I have been seated next to the charming Mireia Torres, the director of Jean Leon. She is also Familia Torres’s director of knowledge and innovation with a degree in chemical engineering and diplomas in oenology and viticulture. She played a big role in the family firm’s projects in Ribera del Duero, Priorat, Rioja, and Rueda.

Tastes and attitudes have changed and “live-fast” has had to give way to nurturing nature in the face of worsening climate change. Hence Torres charts a very different course for the firm with technical finesse now supreme. The winery has embarked on a project to embrace not just organic but regenerative viticulture, pretty much akin to going biodynamic.

As temperatures rise, producers are struggling to keep wines down to their chosen alcohol levels. Torres, for example, would ideally like ABVs of no more than 13.5% for reds and 12.5% for whites. Mireia Torres is experimenting with new varietals, or more precisely, largely forgotten indigenous grapes that are coming into their own – unfamiliar names such as Forcada, Moneu and Querol.

We conclude with two final wines. First is Le Havre 2013 (abv 13.5%, £30 a bottle). This is a Bordeaux blend par excellence with 85% Cabernet Sauvignon and 15% Cabernet Franc. It is aged for 12 months minimum in barrels of French and American oak. This offering has more depth, a more complex nose and a longer finish with distinctive notes of pepper, red fruit, and notes of toast and spices. All very accomplished.
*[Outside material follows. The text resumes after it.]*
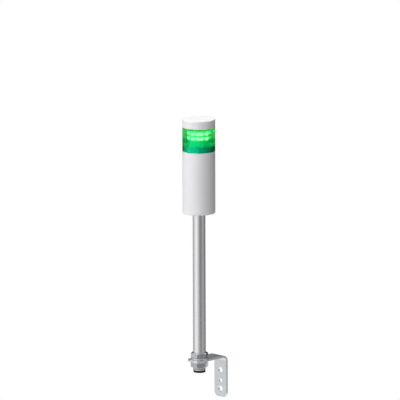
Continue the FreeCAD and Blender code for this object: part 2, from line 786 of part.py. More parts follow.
def led_chips():
    """LEDs in rows round the post, one on each strip in each row: one node of separate solids."""
    body = new_body("led_chips")
    face = "(dims.post_across_flats / 2 + dims.strip_thickness)"
    half = "dims.led_width / 2"
    middle = "dims.low_row_height"
    sketch = new_sketch(body, "led_sketch", "XY_Plane", f"{middle} - dims.led_height / 2")
    draw_rectangle(sketch, face, f"{face} + dims.led_depth", f"-{half}", half)
    led = pad(body, "led", sketch, "dims.led_height")
    rows = body.newObject("PartDesign::MultiTransform", "led_rows")
    rows.Originals = [led]
    ring = body.newObject("PartDesign::PolarPattern", "led_ring")
    ring.Axis = (origin_feature(body, "Z_Axis"), [""])
    ring.Angle = 360
    ring.setExpression("Occurrences", "dims.led_columns")
    stack = body.newObject("PartDesign::LinearPattern", "led_stack")
    stack.Direction = (origin_feature(body, "Z_Axis"), [""])
    stack.setExpression("Length", "dims.row_pitch * (dims.led_rows - 1)")
    stack.setExpression("Occurrences", "dims.led_rows")
    rows.Transformations = [ring, stack]
    body.Tip = rows
    doc.recompute()
    return place(body, f"{UNIT_BASE} + dims.base_thickness", turn=size("dims.post_turn"))


def lens_globe():
    """Clear green lens: a ring of upright prisms inside its wall, and a bayonet neck on top."""
    body = new_body("lens_globe")
    neck = f"({CAP_INSIDE} - dims.bayonet_room)"
    neck_inside = f"({neck} - dims.neck_wall)"
    top = "dims.lens_height"
    neck_top = f"({top} + {NECK_LENGTH} + dims.turn_gap)"
    ceiling = f"({top} - dims.lens_shoulder)"
    revolve(body, "lens_wall",
            [(LENS_INSIDE, "0"), (HEAD_RADIUS, "0"), (HEAD_RADIUS, top), (neck, top),
             (neck, neck_top), (neck_inside, neck_top), (neck_inside, ceiling), (LENS_INSIDE, ceiling)])
    fillet(body, "lens_edge", circles_at(body, HEAD_RADIUS, "0"), "dims.lens_edge_radius")

    prism_base = "(dims.collar_height + dims.fit_gap)"
    prism = new_sketch(body, "prism_sketch", "XY_Plane", prism_base)
    half_angle = "180 / dims.prism_count"
    rooted = f"{LENS_INSIDE} + dims.lens_wall / 4"
    draw_outline(prism, [
        (f"{LENS_INSIDE} - dims.prism_depth", "0"),
        (f"{LENS_INSIDE} * cos({half_angle})", f"{LENS_INSIDE} * sin({half_angle})"),
        (rooted, f"{LENS_INSIDE} * sin({half_angle})"),
        (rooted, f"-{LENS_INSIDE} * sin({half_angle})"),
        (f"{LENS_INSIDE} * cos({half_angle})", f"-{LENS_INSIDE} * sin({half_angle})")])
    ridge = pad(body, "prism", prism, f"{ceiling} - {prism_base}")
    repeat_round(body, "prisms", ridge, "dims.prism_count")

    sector(body, "lens_lug", f"{neck} - dims.neck_wall / 2", f"{neck} + {LUG_REACH}",
           f"{neck_top} - dims.lug_thickness", neck_top)
    return place(body, UNIT_BASE)


def seal_ring(label, shell_inside, height):
    """Square rubber ring round a bayonet neck, clear of the shell that turns round it."""
    body = new_body(label)
    inner = f"{shell_inside} - dims.bayonet_room + dims.fit_gap"
    outer = f"{shell_inside} - dims.slip"
    revolve(body, f"{label}_section", [(inner, "0"), (outer, "0"), (outer, "dims.seal_thickness"),
                                       (inner, "dims.seal_thickness")])
    return place(body, height)


# ---------------------------------------------------------------- cap

def top_cap():
    """Shallow round cap with bayonet lugs inside its rim."""
    body = new_body("top_cap")
    top = "dims.cap_height"
    ceiling = f"({top} - dims.cap_roof)"
    revolve(body, "cap_cup",
            [("0", ceiling), (CAP_INSIDE, ceiling), (CAP_INSIDE, "0"), (HEAD_RADIUS, "0"),
             (HEAD_RADIUS, top), ("0", top)])
    fillet(body, "cap_edge", circles_at(body, HEAD_RADIUS, top), "dims.cap_edge_radius")
    sector(body, "cap_lug", f"{CAP_INSIDE} - {LUG_REACH}", f"{CAP_INSIDE} + dims.cap_wall / 2",
           SHELL_LUG_START, SHELL_LUG_END)
    return place(body, CAP_BASE)


# ---------------------------------------------------------------- build, check and write

def build():
    """Every sub-part, from the wall bracket up to the cap."""
    return [
        wall_bracket(),
        upper_washer(),
        lock_washer(),
        hexagon_nut("upper_nut", UPPER_NUT_BASE, "dims.upper_nut_turn"),
        hexagon_nut("lower_nut", LOWER_NUT_BASE, "dims.lower_nut_turn"),
        pole_tube(),
        cable_bush(),
        pole_socket(),
        socket_screws(),
        grub_screw(),
        body_housing(),
        control_board(),
        board_chips(),
        terminal_block(),
        capacitor(),
        contact_block(),
        spring_contacts(),
        unit_base(),
        seal_ring("unit_seal", BODY_INSIDE, f"{UNIT_BASE} - dims.seal_thickness"),
        contact_disc(),
        contact_rings(),
        led_post(),
        led_strips(),
        led_chips(),
        lens_globe(),
        seal_ring("cap_seal", CAP_INSIDE, LENS_TOP),
        top_cap(),
    ]


pieces = build()
doc.recompute()

for item in doc.Objects:
    if "Invalid" in item.State or "Error" in item.State:
        raise RuntimeError(f"{item.Name}: {item.State}")
for piece in pieces:
    if piece.Shape.isNull() or not piece.Shape.isValid():
        raise RuntimeError(f"{piece.Label}: shape is not valid")

os.makedirs("parts", exist_ok=True)
for piece in pieces:
    piece.Shape.exportStep(f"parts/{piece.Label}.step")
    print(f"{piece.Label}: {len(piece.Shape.Solids)} solid(s), {piece.Shape.Volume:.1f} mm3")
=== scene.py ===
"""Looks of the single-tier signal light: finishes, thread, LED glow, studio and camera."""

import json
import math

import bmesh
import bpy
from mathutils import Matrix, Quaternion, Vector


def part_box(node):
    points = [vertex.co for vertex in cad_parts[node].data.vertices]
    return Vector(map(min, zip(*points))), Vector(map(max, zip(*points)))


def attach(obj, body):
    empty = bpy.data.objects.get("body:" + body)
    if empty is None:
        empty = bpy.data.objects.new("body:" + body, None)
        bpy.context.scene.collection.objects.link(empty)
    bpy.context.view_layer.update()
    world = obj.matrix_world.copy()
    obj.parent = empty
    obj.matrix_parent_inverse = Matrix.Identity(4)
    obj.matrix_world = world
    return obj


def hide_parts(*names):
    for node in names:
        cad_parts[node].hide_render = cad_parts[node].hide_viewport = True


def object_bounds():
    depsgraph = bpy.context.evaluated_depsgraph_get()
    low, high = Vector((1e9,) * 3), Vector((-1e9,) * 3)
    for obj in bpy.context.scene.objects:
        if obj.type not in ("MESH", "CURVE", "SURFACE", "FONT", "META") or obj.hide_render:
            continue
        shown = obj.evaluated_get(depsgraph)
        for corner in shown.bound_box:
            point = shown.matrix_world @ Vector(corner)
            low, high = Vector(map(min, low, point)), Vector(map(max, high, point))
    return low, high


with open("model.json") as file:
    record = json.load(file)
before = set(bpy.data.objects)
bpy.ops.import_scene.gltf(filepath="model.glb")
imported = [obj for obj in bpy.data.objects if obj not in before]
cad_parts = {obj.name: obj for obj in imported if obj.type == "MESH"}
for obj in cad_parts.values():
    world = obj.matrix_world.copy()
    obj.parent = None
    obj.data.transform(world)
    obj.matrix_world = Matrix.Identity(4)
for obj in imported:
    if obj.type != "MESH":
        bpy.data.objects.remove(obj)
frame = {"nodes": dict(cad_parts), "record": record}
cad_low, cad_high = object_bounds()

# ---------------------------------------------------------------- sizes and places, in metres

MM = 0.001

pole_low, pole_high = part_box("pole_tube")
pole_axis = (Vector(pole_low) + Vector(pole_high)) / 2
lens_low, lens_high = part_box("lens_globe")
led_low, led_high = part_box("led_chips")
nut_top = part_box("upper_nut")[1][2]
collar_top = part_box("unit_base")[1][2]
cap_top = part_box("top_cap")[1][2]

POLE_RADIUS = (pole_high[0] - pole_low[0]) / 2
POLE_WALL = 1.5 * MM
POLE_BORE = POLE_RADIUS - POLE_WALL
POLE_SEGMENTS = 128
POLE_CREASE = 50                        # degrees: edges that turn more than this stay sharp
RIM_CHAMFER = 0.3 * MM

THREAD_PITCH = 1.0 * MM
THREAD_DEPTH = 0.45 * MM
THREAD_RELIEF = 0.1 * MM                # the crests lie this far inside the plain tube
THREAD_CREST = POLE_RADIUS - THREAD_RELIEF
THREAD_ABOVE_NUT = 0.6 * MM
THREAD_TOP = nut_top + THREAD_ABOVE_NUT - pole_low[2]
THREAD_STEPS = 10                       # rings to a turn
THREAD_FLAT = 0.12                      # flat of a crest or a root, as a share of half a turn
THREAD_AT_RIM = 0.4                     # depth at the chamfer, as a share of the full one
THREAD_SHOULDER = 0.05 * MM             # height of the cone that leads to the plain tube

BUSH_LIP = 0.9 * MM
BUSH_INSET = 0.2 * MM                   # the lip lies this far inside the tube's outside
LIP_ROUND = 0.2 * MM
LIP_ROUND_STEPS = 4
LIP_SEGMENTS = 96
LIP_CREASE = 35                         # degrees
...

The finale is a 1988 Cabernet Sauvignon available only in library quantities, served for us in a Methuselah. This venerable wine, still with some nice notes of liquorice and pepper and a soft elegance, crosses the frontier between the firm’s two stories. Leon would still have been alive when this was harvested and this pre-climate change red has a modest ABV of just 12.5%. Much as you may wish, in history there is no turning back the clock.